A first bill for the return or restitution of looted works of art

Published on 04/05/2022 - Updated on 04/04/2024

On February 15, Parliament has definitively adopted the bill relating to the return or restitution of looted works of art to victims of spoliation. After a vote by the National Assembly on January 25, the Senate voted in favor of this text on February 15. The text may be consulted on the following the Official Journal’s website. The CIVS behind this legislative initiative welcomes the rapid and unanimous adoption of the text by Parliament.

In summer 2020 the Commission underlined the need for a legislation to allow the removal of looted artworks from public collections. In his Report addressed to the Prime Minister, the President of the CIVS also recommended the adoption of such a bill, which alone “will make it possible to meet the requirement of memory, justice and efficiency” expected.

The bill will make it possible to return fifteen works from public collections – fourteen from the national collections, and one from the collections of the city of Sannois – looted by the Nazis from their Jewish owners, or acquired by the State during the Occupation in troubled conditions. The CIVS has recommended to the Prime Minister to return thirteen of them (the two other cases fell outside the scope of its jurisdiction) and has identified the heirs to whom they should be returned.
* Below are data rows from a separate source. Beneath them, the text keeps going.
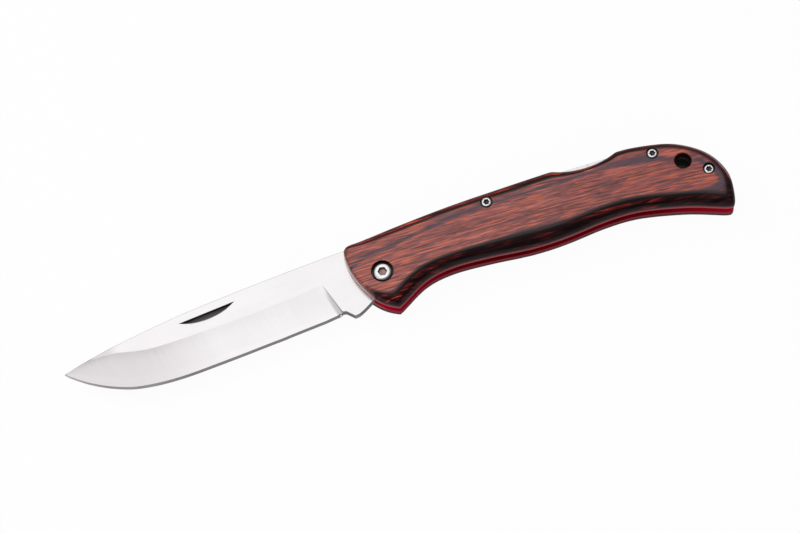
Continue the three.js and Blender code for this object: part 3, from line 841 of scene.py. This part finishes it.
def dome(radius, height, rim, low, flat):
    """Stations of a button head from its rim to its flat top, a quarter of an ellipse."""
    turns = np.radians(np.arange(0, 91, 6))
    across = flat + (radius - flat) * np.cos(turns) ** (2 / DOME_POWER)
    up = rim + (height - rim) * np.sin(turns) ** (2 / DOME_POWER)
    foot = [(radius - HEAD_BREAK, low), (radius, low + HEAD_BREAK)]
    return foot + [(r, low + z) for r, z in zip(across, up)]


def socket(radius, mouth, floor, shape):
    """Stations of a socket: a flat lip, a broken edge, the walls and a floor dished by the drill."""
    return [
        (radius + 0.1, mouth),
        (radius + 0.03, mouth, shape),
        (radius, mouth - HEAD_BREAK, shape),
        (radius, floor + HEAD_BREAK, shape),
        (radius * 0.94, floor, shape),
        (radius * 0.62, floor - 0.02),
        (0.05, floor - 0.3),
    ]


def screw(name, place, low, high, shank, head, shape, mirrored=False):
    """A screw from the end of its shank to the floor of its socket. head is the head's radius, height,
    rim height and flat, and the socket's radius, depth and the share of its painted shade and roughness
    left on its floor. The socket attribute carries that painted shade: 1 on the walls, less on the floor."""
    radius, height, rim, flat, socket_radius, socket_depth, floor_shade = head
    seat = high - height
    stations = [(shank * 0.8, low), (shank, low + shank * 0.2)]
    stations += [(shank, seat - HEAD_BREAK), (shank + HEAD_BREAK, seat)]
    stations += dome(radius, height, rim, seat, flat)
    stations += socket(socket_radius, high, high - socket_depth, shape)
    places, faces = turned(place, stations)
    reach = lengths(places[:, :2] - place) / socket_radius
    depth = np.where(reach < 1.01, np.clip((high - 0.02 - places[:, 2]) / 0.1, 0, 1), 0)
    depth *= np.where(reach < 0.65, floor_shade, 1.0)
    return put_mesh(name, places, faces, [("socket", depth)], mirrored=mirrored)


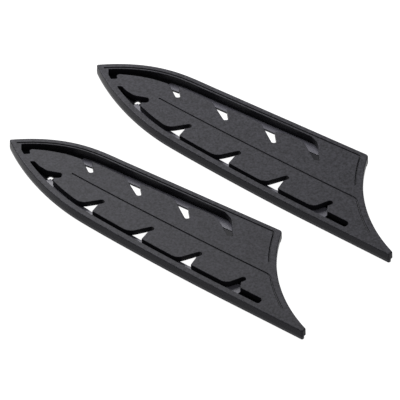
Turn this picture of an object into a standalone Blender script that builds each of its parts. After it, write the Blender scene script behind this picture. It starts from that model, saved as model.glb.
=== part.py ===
"""A pair of open-backed knife blade guards lying side by side on a flat surface.

Each guard is two moulded shells. The front shell has the gripping panel, whose
edge is cut into fingers and leaves, and the skirt of the rim. The back shell has
the floor with its windows, the rest of the rim and the land under the cutting edge.
Plan axes: X from the tip to the tail, Y from the cutting edge to the spine, Z up.
Sizes are in millimetres, and MM turns them into Blender's metres.
"""

import math

import bmesh
import bpy
from mathutils import Vector

MM = 0.001

# Outer form, from the corner where the spine and the edge would meet
TIP = Vector((-2.3, 1.5))
LENGTH = 214.3
THICKNESS = 6.0
SPINE_ANGLE = math.radians(45.0)
SPINE_BELLY_END = Vector((56.0, 24.72))
SPINE_SLOPE = 0.0623
HEEL_RUN = 57.2
HEEL_RADIUS = 101.0
EDGE_ANGLE = math.radians(-34.9)
EDGE_BELLY_END = Vector((62.0, -22.65))
EDGE_BELLY_SLOPE = -0.1046
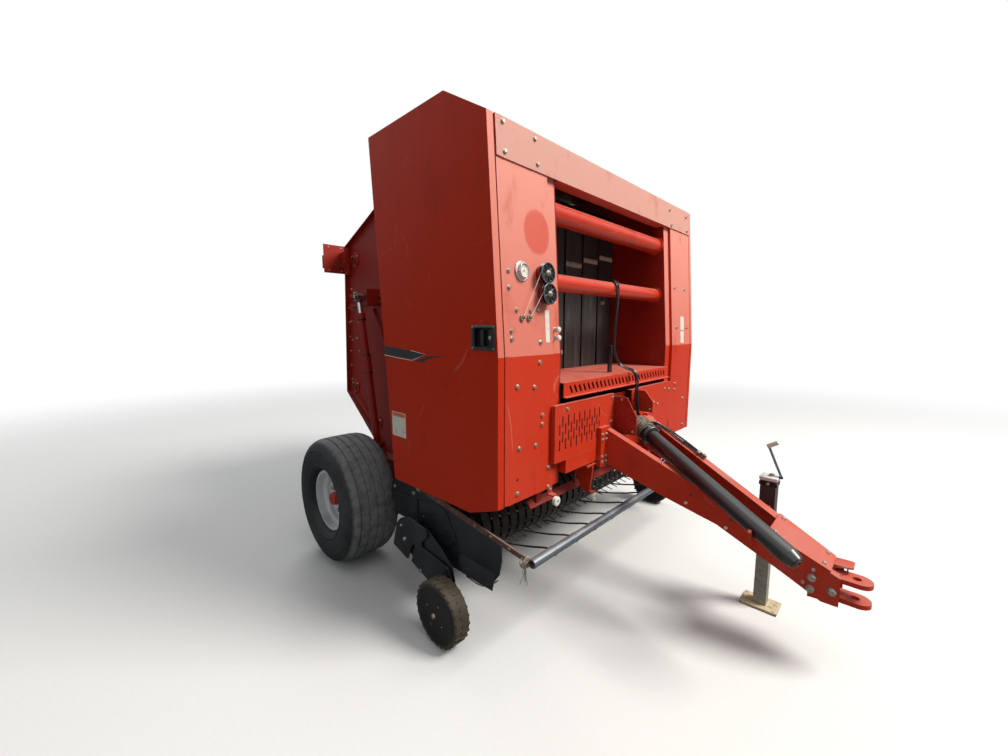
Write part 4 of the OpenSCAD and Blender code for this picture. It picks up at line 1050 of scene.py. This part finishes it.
class BALER_OT_hoses(bpy.types.Operator):
    """Two hoses and a cable over the lower cross tube and down beside the driveshaft"""

    bl_idname = "baler.hoses"
    bl_label = "Hoses"

    def execute(self, context):
        middle = smooth(HOSE_ROUTE, 4)
        shape = Shape()
        # Radius, distance from the middle, angle at the start
        for radius, off, turn in ((4.8, 6.4, 0.0), (4.8, 6.4, math.pi), (3.0, 8.2, math.pi / 2)):
            strand = []
            for i, point in enumerate(middle):
                ahead = (middle[min(i + 1, len(middle) - 1)] - middle[max(i - 1, 0)]).normalized()
                side = ahead.cross(Vector((0, 1, 0.02))).normalized()
                twist = turn + i * 0.09 + 0.5 * math.sin(i * 0.21)
                strand.append(point + fan(twist, side, ahead.cross(side)) * off)
            shape.tube(strand, radius, "plastic")
            ferrule = [(-4, radius + 0.8), (-4, radius + 1.6), (16, radius + 1.6), (18, radius + 0.4)]
            for end, inner in ((strand[0], strand[2]), (strand[-1], strand[-3])):
                shape.turned(end, inner - end, ferrule, "zinc", 12)
        for i in (14, 34, 52, 70, 84, 94):
            ahead = middle[i + 1] - middle[i - 1]
            shape.turned(middle[i], ahead, collar(-3, 3, 11, 12.4), "plastic", 16, capped=False)
        clamp = middle[-3]
        shape.turned(clamp, middle[-1] - clamp, collar(-9, 9, 11, 13.6), "zinc", 20, capped=False)
        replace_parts(shape.made("hose_bundle", "frame"), "hydraulic_hose")
        return {"FINISHED"}


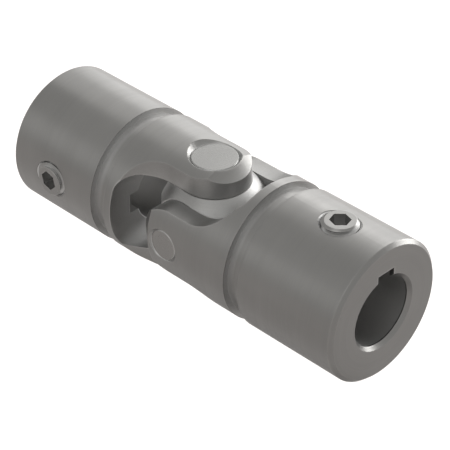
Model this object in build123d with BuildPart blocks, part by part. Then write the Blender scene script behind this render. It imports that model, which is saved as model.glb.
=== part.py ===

This text is therefore the culmination of its work – with the services of the Ministry of Culture – and concretizes the reorientation taken by the Commission in 2018 in favour of looted works of art.

Why a law?

In France, heritage law does not allow works to be removed from public collections, even if their spoliation is proven, that is due to the inalienable nature of these collections. While provenance research carried out by the Mission de recherche et de restitution des biens culturels spoliés entre 1933 et 1945 (Ministry of Culture) and by some museums reveals spoliated works in public collections, French law only allows the removal of these works only by law. The Heritage Code lacks a legislative provision that would create an exception to the principle of inalienability and facilitate the removal of works from national and territorial collections once the spoliation is proved. France has not yet adopted such a provision, which is why a law is still needed to return works that have entered the public domain. This law is a historic first. Until then, no text had provided for the return of looted property belonging to public collections.

After its entry into force, the administration will have a maximum of one year to return these works to their rightful owners.